Copy out the complete listing, word for word.
--- RECORDS SHOWN ---
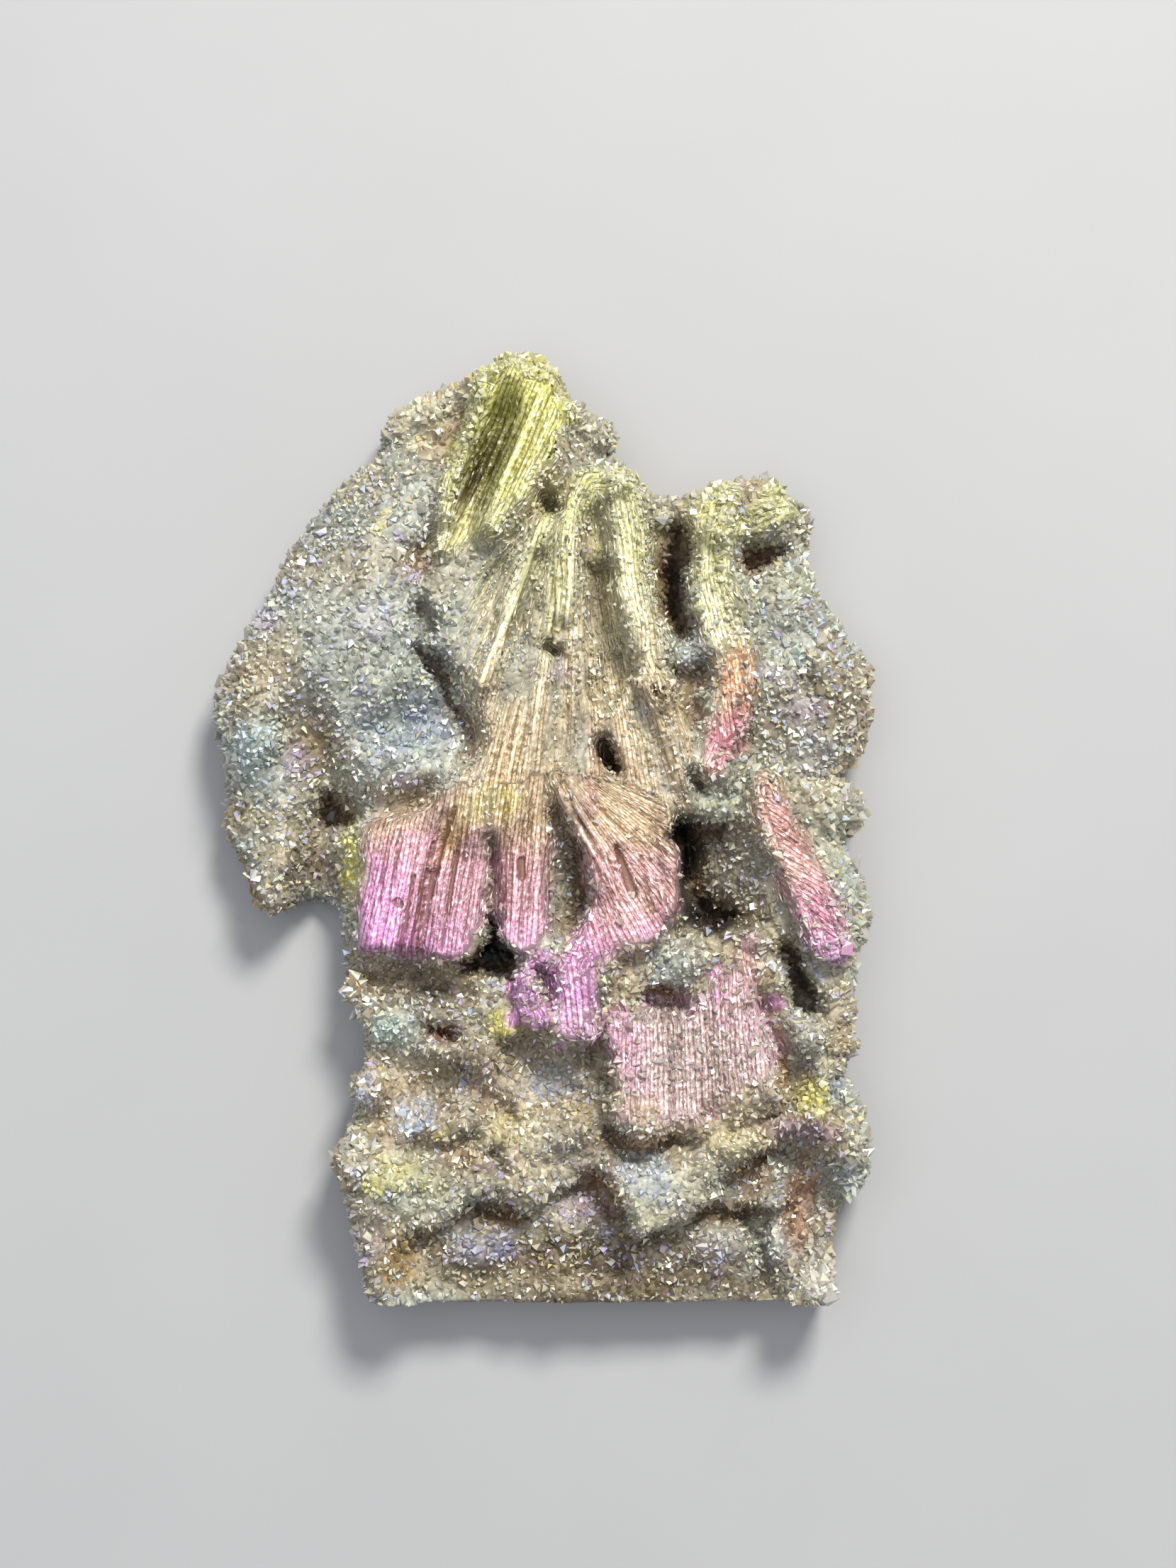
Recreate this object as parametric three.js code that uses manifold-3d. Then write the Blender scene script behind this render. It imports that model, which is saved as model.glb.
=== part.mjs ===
// A slab of sphalerite rock overgrown with quartz druse, in millimetres.
// It lies on its sawn back at Z = 0. +Y runs from the sawn foot up to the peak, +X to the right, +Z out of
// the druse. The slab grew as one piece, so it is one solid: a core, fins that fan up from the middle, a wide
// left lobe, a right lobe, a big hollow with a bar beside it, and a stepped lower block. Quartz points stand
// on it all over.
import * as THREE from "three";
import { mergeVertices } from "three/addons/utils/BufferGeometryUtils.js";
import Module from "manifold-3d";

const wasm = await Module();
wasm.setup();

// ---- Driving dimensions ----
const FOOT_Y = -54.7; // the sawn foot, on which the slab can also be stood up
const FLOOR_LEVEL = 12.6; // thickness of the druse between the raised forms
const CUT_DEPTH = 3.5; // how far the skin is carried behind the sawn back before the saw takes it off
const SKIN_PITCH = 2.17; // spacing of the skin's points across the slab
const SKIN_PITCH_Z = 2.5; // and through its thickness
const TIP_RISE = 1.0; // height of the small quartz tips
const TIP_STRAY = 0.55; // how far each stands off the middle of its cell
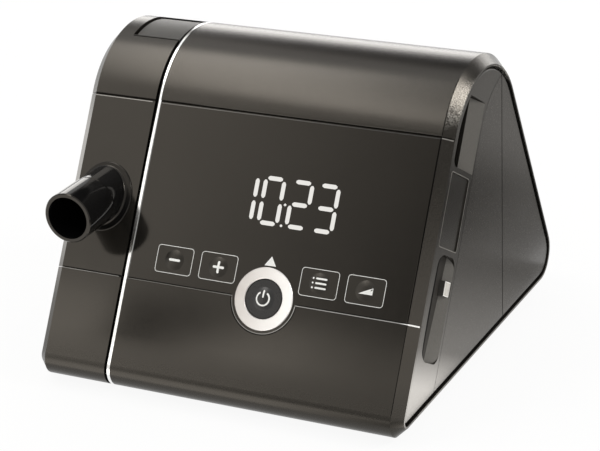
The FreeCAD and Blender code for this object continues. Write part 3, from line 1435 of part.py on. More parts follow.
---
TASK ANSWER →
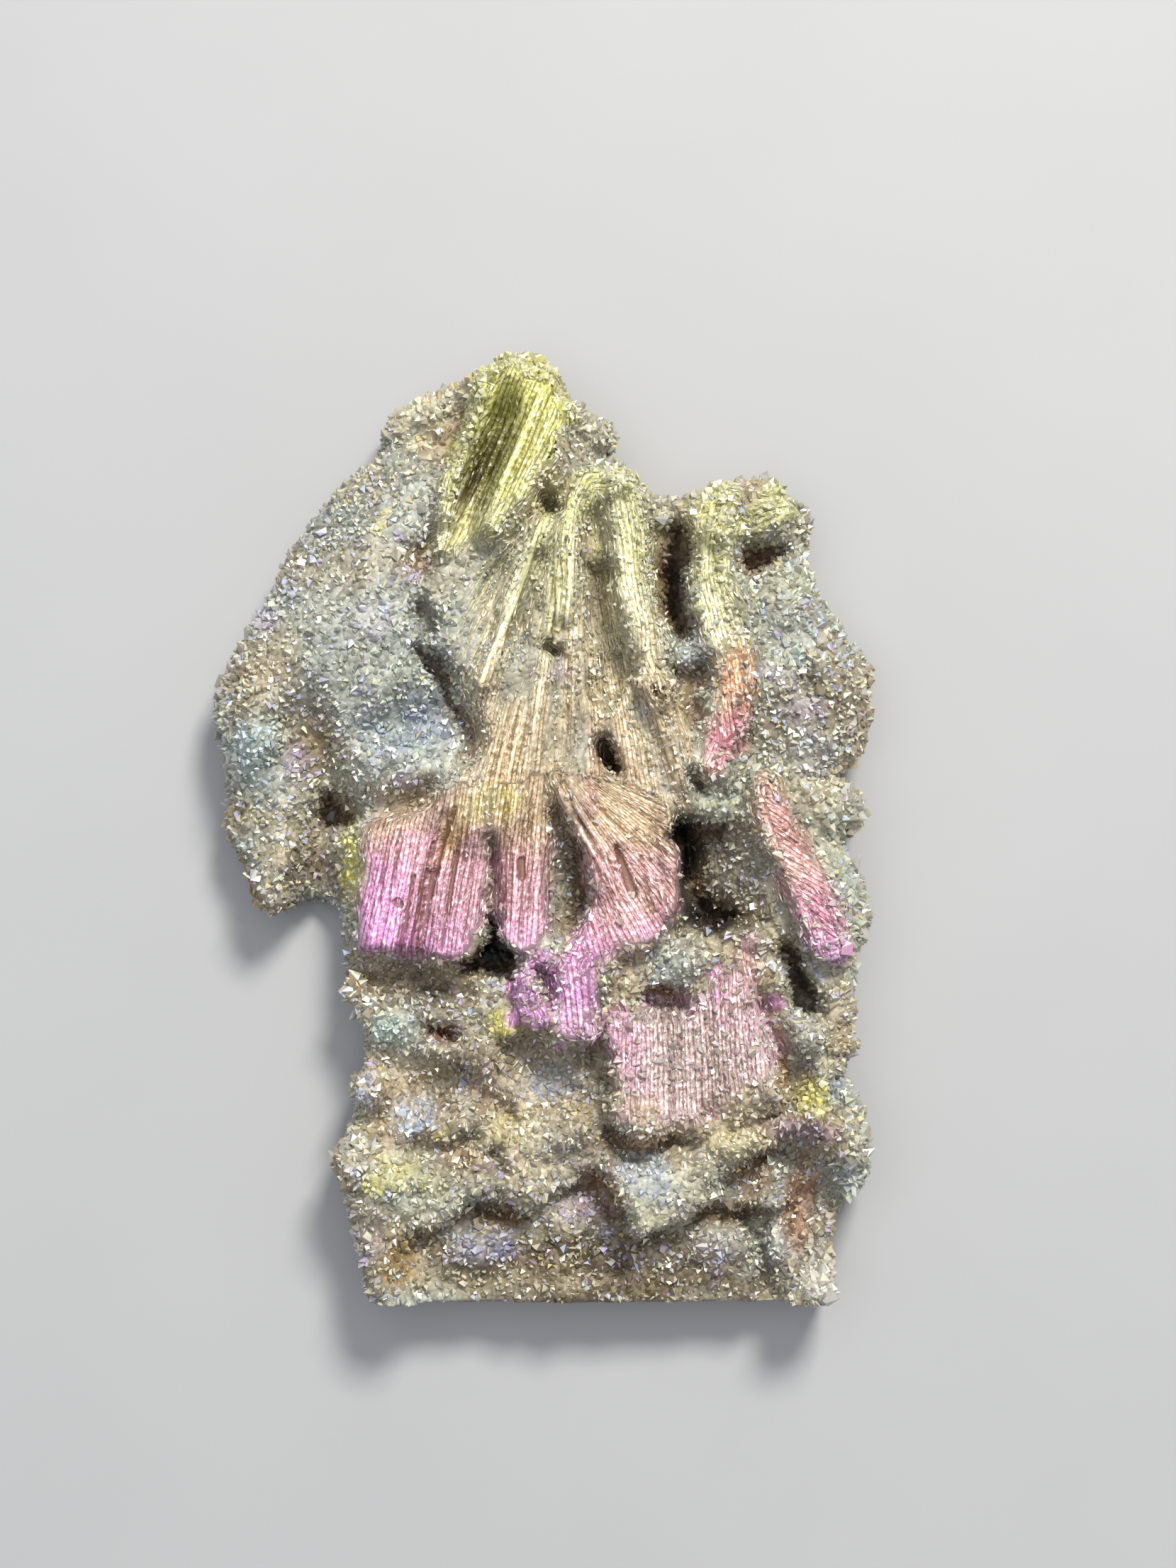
Recreate this object as parametric three.js code that uses manifold-3d. Then write the Blender scene script behind this render. It imports that model, which is saved as model.glb.
=== part.mjs ===
// A slab of sphalerite rock overgrown with quartz druse, in millimetres.
// It lies on its sawn back at Z = 0. +Y runs from the sawn foot up to the peak, +X to the right, +Z out of
// the druse. The slab grew as one piece, so it is one solid: a core, fins that fan up from the middle, a wide
// left lobe, a right lobe, a big hollow with a bar beside it, and a stepped lower block. Quartz points stand
// on it all over.
import * as THREE from "three";
import { mergeVertices } from "three/addons/utils/BufferGeometryUtils.js";
import Module from "manifold-3d";

const wasm = await Module();
wasm.setup();

// ---- Driving dimensions ----
const FOOT_Y = -54.7; // the sawn foot, on which the slab can also be stood up
const FLOOR_LEVEL = 12.6; // thickness of the druse between the raised forms
const CUT_DEPTH = 3.5; // how far the skin is carried behind the sawn back before the saw takes it off
const SKIN_PITCH = 2.17; // spacing of the skin's points across the slab
const SKIN_PITCH_Z = 2.5; // and through its thickness
const TIP_RISE = 1.0; // height of the small quartz tips
const TIP_STRAY = 0.55; // how far each stands off the middle of its cell
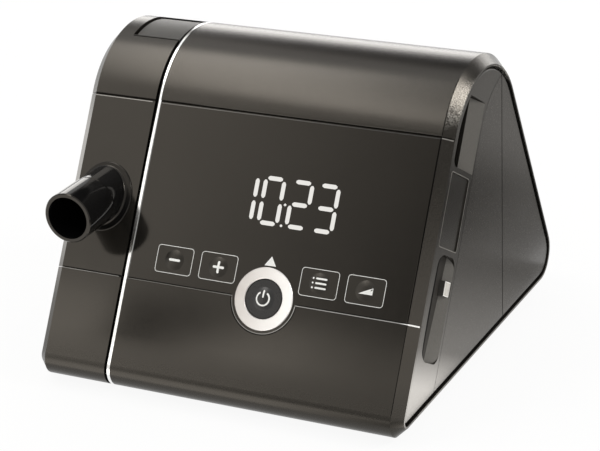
The FreeCAD and Blender code for this object continues. Write part 3, from line 1435 of part.py on. More parts follow.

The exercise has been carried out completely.